◆ Goal
Print exactly those lines that run from the beginning of the data to the line bearing "STRUT_CENTRES = PIVOT_TO_PIN + STRUT_EXTRA", inclusive.
Begin Collected data
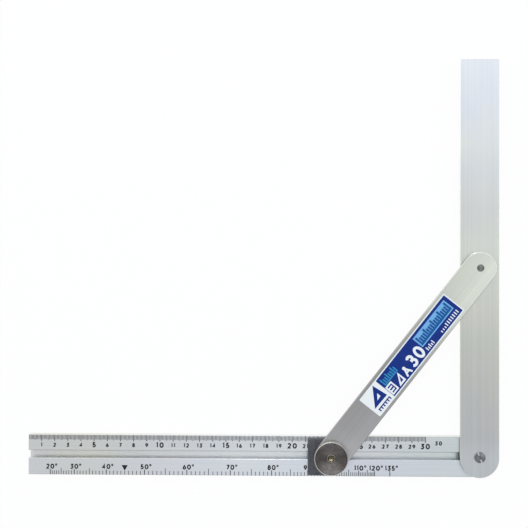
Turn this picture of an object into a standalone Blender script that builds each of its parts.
"""Sliding angle set square: a slotted stock, a pivoting blade and a strut that locks on the stock.

The tool lies on its back.  The origin is on the blade pivot's axis, at the stock's back face.
+X runs along the stock towards its pivot end, +Y along the blade when it stands at 90 degrees,
and +Z out of the face that carries the scales.  Sizes below are in millimetres.
"""

import math

import bmesh
import bpy

MM = 0.001

# ---------------------------------------------------------------- clearances
GAP = 0.2                   # between flat pieces that lie on each other
FIT = 0.2                   # radial, round a shank, screw or rivet
ADHESIVE = 0.05             # glue under the label

# ---------------------------------------------------------------- linkage: blade, strut and slider
PIVOT_TO_PIN = 141.5        # blade pivot to the strut's rivet, along the blade
STRUT_EXTRA = 38.5          # the strut's centres are this much longer, so the tool folds flat
BLADE_ANGLE = 90.0          # blade to stock, at rest
STRUT_CENTRES = PIVOT_TO_PIN + STRUT_EXTRA

# ---------------------------------------------------------------- thread and slot
THREAD_RADIUS = 2.4         # the pivot screw's and the clamp bolt's
THREAD_ROOM = 0.4           # between a thread and each lip of the slot
SLOT_SHELF = 2.7            # how far each lip overhangs the cavity
SLOT_LIP = 2.0              # thickness of the lips
CAVITY_HEIGHT = 3.5
SLOT_WEB = 2.5              # metal left under the slot
NUT_SIDE_ROOM = 0.3         # the anchor nut and the bolt's head, to the cavity's walls
NUT_FLOOR_ROOM = 0.4
NUT_CHAMFER = 0.4
SLOT_MOUTH = 2.0 * (THREAD_RADIUS + THREAD_ROOM)
SLOT_CAVITY = SLOT_MOUTH + 2.0 * SLOT_SHELF
NUT_SQUARE = SLOT_CAVITY - 2.0 * NUT_SIDE_ROOM

# ---------------------------------------------------------------- cursor plate
CURSOR_READING = 17.0       # the reading edge, left of the clamp bolt
CURSOR_TAIL = 5.0           # the plate's other edge, right of the bolt
CURSOR_SIDE = 1.5           # how far each side stays inside the stock's
CURSOR_CORNER = 0.6
CURSOR_TAIL_CORNER = 4.5
CURSOR_CHAMFER = 0.35
KEY_DEPTH = 1.6             # the key under the plate, in the slot's mouth
KEY_MARGIN = 1.0            # from the key's ends to the reading edge and to the bolt's hole

# ---------------------------------------------------------------- stock
STOCK_WIDTH = 30.0
STOCK_LOW_SIDE = 0.5        # the degree rail is this much wider than the middle, the ruler rail less
STOCK_SPARE = 1.5           # stock left beyond the cursor's reading edge, folded flat
STOCK_END_INSET = 3.5       # the rounded end's centre lies this far short of the pivot
STOCK_CHAMFER = 0.4         # round its outline and along the slot's mouth
STOCK_THICK = SLOT_WEB + CAVITY_HEIGHT + SLOT_LIP
STOCK_LENGTH = PIVOT_TO_PIN + STRUT_CENTRES + CURSOR_READING + STOCK_SPARE

# ---------------------------------------------------------------- blade
BLADE_REACH = 298.0         # pivot to the square tip
BLADE_END_PAST = 1.0        # the rounded end's centre lies this far past the pivot
BLADE_WIDTH = 29.0
BLADE_THICK = 2.0
BLADE_CHAMFER = 0.25

# ---------------------------------------------------------------- strut and label
STRUT_WIDTH = 24.5
STRUT_THICK = 2.0
STRUT_CHAMFER = 0.45
LABEL_FROM_BOLT = 46.7      # where the label starts, along the strut
LABEL_FROM_PIN = 32.0       # and how far short of the rivet it stops
LABEL_SIDE = 2.35           # bare strut along each side of it
LABEL_THICK = 0.2
LABEL_CORNER = 0.8

# ---------------------------------------------------------------- pivot screw and washer
SHOULDER_SEAT = 0.3         # how far the screw's shoulder rests on each lip, past its chamfer
PIVOT_HEAD_FLANGE = 0.65    # how far its head overhangs the shoulder
PIVOT_HEAD_HEIGHT = 1.5
PIVOT_HEAD_EDGE = 0.8       # the straight part of the head's edge
PIVOT_WASHER_FLANGE = 3.5
PIVOT_WASHER_THICK = 0.6
DRIVER_SLOT_WIDTH = 1.2     # the straight slot across the head
DRIVER_SLOT_DEPTH = 0.8
DRIVER_SLOT_TURN = 111.0    # degrees
SHOULDER_RADIUS = SLOT_MOUTH / 2.0 + STOCK_CHAMFER + SHOULDER_SEAT
PIVOT_HEAD_RADIUS = SHOULDER_RADIUS + PIVOT_HEAD_FLANGE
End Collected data
◆ The response
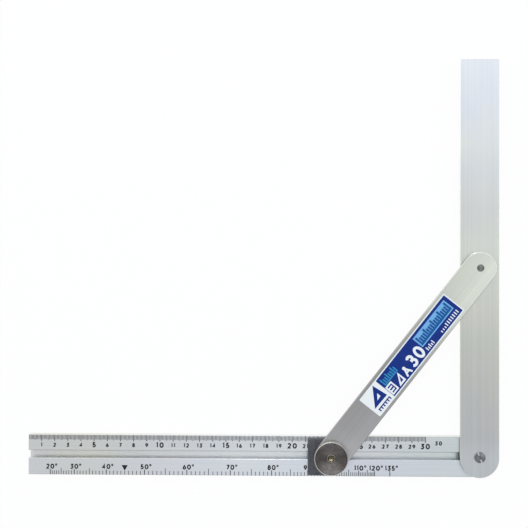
Turn this picture of an object into a standalone Blender script that builds each of its parts.
"""Sliding angle set square: a slotted stock, a pivoting blade and a strut that locks on the stock.

The tool lies on its back.  The origin is on the blade pivot's axis, at the stock's back face.
+X runs along the stock towards its pivot end, +Y along the blade when it stands at 90 degrees,
and +Z out of the face that carries the scales.  Sizes below are in millimetres.
"""

import math

import bmesh
import bpy

MM = 0.001

# ---------------------------------------------------------------- clearances
GAP = 0.2                   # between flat pieces that lie on each other
FIT = 0.2                   # radial, round a shank, screw or rivet
ADHESIVE = 0.05             # glue under the label

# ---------------------------------------------------------------- linkage: blade, strut and slider
PIVOT_TO_PIN = 141.5        # blade pivot to the strut's rivet, along the blade
STRUT_EXTRA = 38.5          # the strut's centres are this much longer, so the tool folds flat
BLADE_ANGLE = 90.0          # blade to stock, at rest
STRUT_CENTRES = PIVOT_TO_PIN + STRUT_EXTRA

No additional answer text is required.